(1916) A number used to express the appatent relative intelligence of a person, consisting of a ratio of the mental age (as reported on a standardized test) to the chronological age, multiplied by 100.[ IQ = (MA/CA)*100 ]
Scoring used for many standarized I.Q. tests:
Quantifying intellectual ability has emerged as one of the field's most hotly contested areas.
- APA (American Psychological Association) Monitor Online, VOLUME 30, NUMBER 11 December 1999
The concept of intelligence has existed for centuries, but it wasn't until this century that scientists began testing it--and debating the merits of doing so.
Intelligence testing was born of the study of individual differences, developed in the late 19th century. William Stern was perhaps most influential in founding a psychology of individual differences.
In 1897, France's Alfred Binet began work on tests of individual differences, which led him to study "subnormal" children in Paris schools. Several years later, Binet and Paris physician Theodore Simon recommended that an accurate diagnosis of intelligence be established for schoolchildren. The result was the Simon-Binet test of intelligence, which first appeared in 1905 and was revised in 1908.
Binet viewed the test as a tool for selecting students who needed special remedial teaching, not as a measure of absolute innate ability. The test was translated into English for the American audience in 1908 by Henry H. Goddard and gained great popularity.
Several revisions followed, but it was the 1916 revision by Lewis M. Terman in the form we still know as the Stanford-Binet test that would standardize the test. It was William Stern who believed that the test measured innate ability or limitation. These two views lie at the basis of much of the controversy over intelligence tests across this century.
In another significant development in tests, in 1911 William Stern contributed a formulation relating mental age to chronological age with his formulation of Intelligence Quotient. This simple formulation of IQ= MA/CA X 100 gave a number to stand for the performance of the child. This allowed the IQ to be manipulated within statistical tests and to be used for prediction of later performance.
During World War I, testing of military recruits provided the first massive use of psychological tests of intelligence. Robert M. Yerkes became the head of the Psychological Testing Corps during World War I. He and Terman helped develop the Army Alpha and Beta tests, which were used to screen soldiers during the war. Hundreds of psychologists and graduate students in psychology were recruited to administer the tests to recruits. The psychological test would be heavily engrained in American psychology thereafter.

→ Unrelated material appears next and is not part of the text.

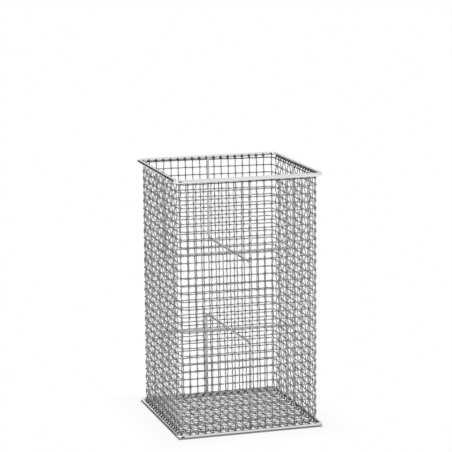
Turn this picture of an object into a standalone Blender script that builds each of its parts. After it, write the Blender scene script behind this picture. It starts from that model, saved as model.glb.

After the war, the first major wave of criticism arose concerning psychological tests. One criticism had to do with the results of the Army test pertaining to race and nationality: The results indicated that southern and eastern Europeans were inferior to northern Europeans and that blacks were inferior to whites.
Carl Brigham's 1923 book "A Study of American Intelligence" supported those negative findings and increased the criticism of all forms of intelligence testing. Some modern critics have charged that the test results prompted restrictive emigration policies in America in 1924 and fanned the flames of racial prejudice against blacks and other minorities.
J. McKeen Cattell of Columbia was a promoter of psychological tests. In 1921, he founded the Psychological Corporation as a nonprofit publisher of psychological tests. It remains a major publisher, though now in the private sector.
David Wechsler developed his tests in response to many of the criticisms of the Binet tests. In 1939, he introduced his Wechsler Adult Intelligence Scale (WAIS), the first of a stable of tests still much in use. Since that time there have been many intelligence tests produced, some specifically aimed at reducing cultural and background effects on pencil-and-paper tests.
In 1969, the debate about the inherent versus the environmental bases of intelligence exploded with an article by Arthur Jensen in which he argued for the inheritance of racial differences in intelligence. The last decade of this century has also been caught up in a wave of contention in response to Herrnstein's and Murray's "The Bell Curve: Intelligence and Class Structure in American Life."
In recent years, influential books by R.J. Sternberg and Howard Gardner have supported multiple intelligences over a single global factor in intelligence. That debate is bound to continue.
Minton, H.L. (1988). Lewis M. Terman: Pioneer in psychological testing. New York: New York University Press.
Sokal, M.M. (Ed.). (1987). Psychological testing and American society: 1890-1930. New Brunswick, NJ: Rutgers University Press.
Wolfe, T.H. (1973). Alfred Binet. Chicago: University of Chicago Press.